The pair have differed on the best approach for stemming the eurozone turbulence -- with Hollande pushing for fresh spending to bolster growth, while Merkel's pro-austerity mantra made her a detested figure in struggling EU member states but has gone down well among German voters.

Even if the two have pulled off compromises, Germany, which has fared far better in the crisis than many of its partners, has expressed hopes the French economy, which the French central bank estimates fell into a mild recession at the end of 2012, will return to growth.

The pair now appear to have agreed on Dutch Finance Minister Jeroen Dijsselbloem to replace Luxembourg Prime Minister Jean-Claude Juncker as head of the Eurogroup after weeks of horse-trading.

Europe's driving force has limited cooperation on military matters too, as the Mali conflict and Germany's non-intervention in Libya in 2011 showed, and they have traditionally different approaches to intervention shaped by their respective histories.

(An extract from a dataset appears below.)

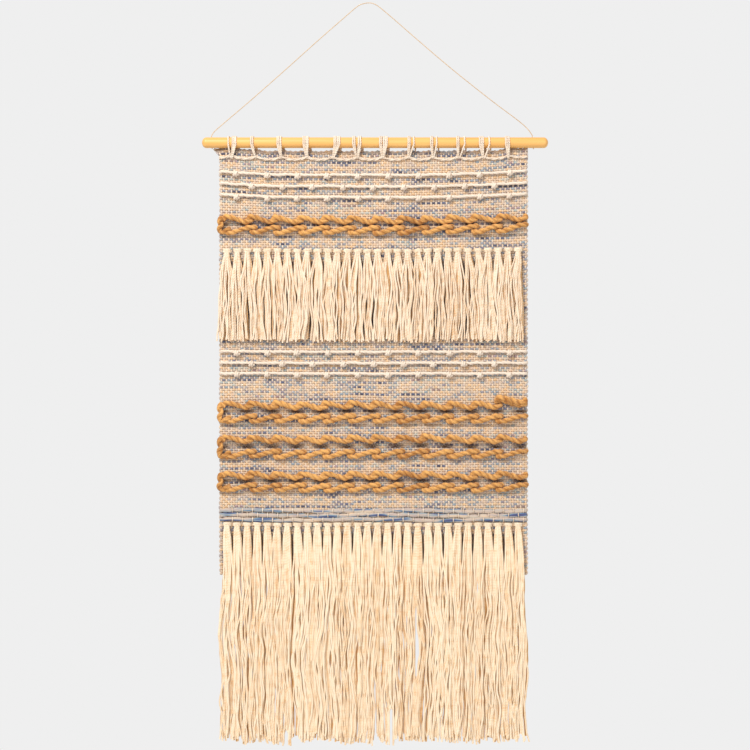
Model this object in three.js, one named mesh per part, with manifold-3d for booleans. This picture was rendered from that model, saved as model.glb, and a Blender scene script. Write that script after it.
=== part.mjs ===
// Fringed tapestry wall hanging: a handwoven panel laced to a wooden rod with yarn loops, two rows of knotted
// tassels, slub rows and thick braided rows on its face, and a cord from end to end of the rod to hang it by.
//
// Millimetres, +Z up. The origin is the underside of the cord at its peak, where the nail carries it. The rod runs
// along X, the face of the cloth looks along -Y, and the wall is on the +Y side.

import * as THREE from "three";
import { mergeVertices } from "three/addons/utils/BufferGeometryUtils.js";
import Module from "manifold-3d";

const wasm = await Module();
wasm.setup();

// ---- driving dimensions -------------------------------------------------------------------------------------------

const GAP = 0.3; // left between pieces that touch

const ROD_LENGTH = 519;
const ROD_RADIUS = 8;
const ROD_MID_X = 9.8;
const ROD_Z = -209; // the rod's axis
const ROD_TOP = ROD_Z + ROD_RADIUS;
const HOLE_RADIUS = 1.5; // the two cord holes, drilled down through the rod
const HOLES_X = { left: -235.6, right: 245.8 };

const CORD_RADIUS = 0.75;
const CORD_KNOT_RADIUS = 2.1;

const PANEL_WIDTH = 462;
const PANEL_MID_X = 7.5;
const PANEL_THICKNESS = 3;
const PANEL_BOTTOM = -857; // the cloth ends behind the lower tassels
const HEM = { top: ROD_Z - 13, bottom: -241.5, back: 2.5 }; // the cloth's folded top edge
const PANEL_TOP = HEM.bottom - GAP;
const FACE_Y = -PANEL_THICKNESS / 2;
const ON_FACE_Y = FACE_Y - GAP; // where a piece that lies on the cloth begins

const LOOP_COUNT = 12;
const LOOP_PITCH = 37.8;
const STITCH_INSET = 5.3; // the row of stitches sits this far left of the middle of the cloth
const LOOP_WIDTH = 6;
const LOOP_THICKNESS = 1.8;
const LOOP_INNER_RADIUS = ROD_RADIUS + GAP;
const LOOP_OUTER_RADIUS = LOOP_INNER_RADIUS + LOOP_THICKNESS;
// How far each loop's wrap sits to the side of the stitch it rises from.
const LOOP_LEAN = [2, -6.5, -4, -2, 7.5, -0.5, 1, 2.5, 0, 1, -2, -2];

const LACING_Z = -233.4;
const LACING_RADIUS = 1.3;
const LACING_SAG = 2.2; // between one stitch and the next

const SLUB_ROWS_Z = [-257.5, -274.5, -291, -522.5, -539.4, -555.2];
const SLUB_RADIUS = 1.6;
const BOBBLE_RADIUS = 3.6;
const BOBBLE_PITCH = 45.5;
const BOBBLE_MARGIN = 23; // from the panel's left edge to the first bobble

const BRAID_BANDS_Z = [
  { upper: -320.7, lower: -337.5 },
  { upper: -602.7, lower: -621.5 },
  { upper: -652.2, lower: -672.5 },
  { upper: -707, lower: -724.2 },
];
const BRAID_RADIUS = 3.2;
const BRAID_PITCH = PANEL_WIDTH / 12;
const BRAID_SWAY = 2.4; // each stitch's rise or fall, either side of its row's line

const ROVING_PICKS_Z = [-761, -767.7, -774.4];
const ROVING = { height: 6.2, thickness: 1.6 };

const TASSEL_COUNT = 30;
const TASSEL_PITCH = 15.04;
const TASSELS_PER_NODE = 6;
const FIRST_TASSEL_X = -211.9;
const KNOT = { width: 11, height: 7.5, depth: 6, bridge: 3.2 };
const FRINGES = [
  { name: "upper", knotZ: -371.4, tipZ: -505.2, thickness: 7, joinDrop: 26 },
  { name: "lower", knotZ: -782, tipZ: -1101.5, thickness: 8, joinDrop: 60 },
];

const PANEL_LEFT = PANEL_MID_X - PANEL_WIDTH / 2;
const PANEL_RIGHT = PANEL_MID_X + PANEL_WIDTH / 2;

// ---- materials ----------------------------------------------------------------------------------------------------

const material = (color, roughness) =>
  new THREE.MeshStandardMaterial({ color, roughness, metalness: 0 });
const WOOD = material(0xf5bf72, 0.5);
const CORD = material(0xe2c49c, 0.85);
const CREAM_YARN = material(0xf3e0c0, 0.9);
const CLOTH = material(0xcfb8a3, 0.95);
const BRAID_YARN = material(0xd29a55, 0.9);
const BLUE_ROVING = material(0x7d8aa6, 0.92);

// ---- tools --------------------------------------------------------------------------------------------------------

// A closed three.js geometry as a manifold-3d solid.
function solid(geometry) {
  const bare = geometry.clone();
  bare.deleteAttribute("normal");
  bare.deleteAttribute("uv");
  const merged = mergeVertices(bare, 1e-4);
  return new wasm.Manifold(
    new wasm.Mesh({
      numProp: 3,
      vertProperties: merged.attributes.position.array,
      triVerts: new Uint32Array(merged.index.array),
    }),
  );
}

// A manifold-3d solid as a three.js geometry.
function geometryOf(made) {
  const mesh = made.getMesh();
  return new THREE.BufferGeometry()
    .setAttribute("position", new THREE.BufferAttribute(mesh.vertProperties, 3))
    .setIndex(new THREE.BufferAttribute(mesh.triVerts, 1));
}

function piece(name, geometry, look, x = 0, y = 0, z = 0) {
  const mesh = new THREE.Mesh(geometry, look);
  mesh.name = name;
  mesh.position.set(x, y, z);
  return mesh;
}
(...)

"In foreign policy Germany no longer wants to be a big power. How could we be, after Hitler and Auschwitz?" German Finance Minister Wolfgang Schaeuble said in Monday's Handelsblatt business daily.

"We are not refusing to take responsibility but we have a different relationship with military power," he said.

While French troops are fighting alongside Malian forces against Islamist militants in the West African state, Germany has pledged two military transport planes and one million euros ($1.3 million) in humanitarian aid.

Former EU Commission chief Jacques Delors told news weekly Der Spiegel that the symbolic value of the accord was "much more important" than its concrete implementation and that the regular meetings between their leaders and officials were of "inestimable" value.

"Both sides must speak to each other, also in difficult times," he said.

Ministers from both governments as well as lawmakers from both countries are due to hold joint sessions on Tuesday.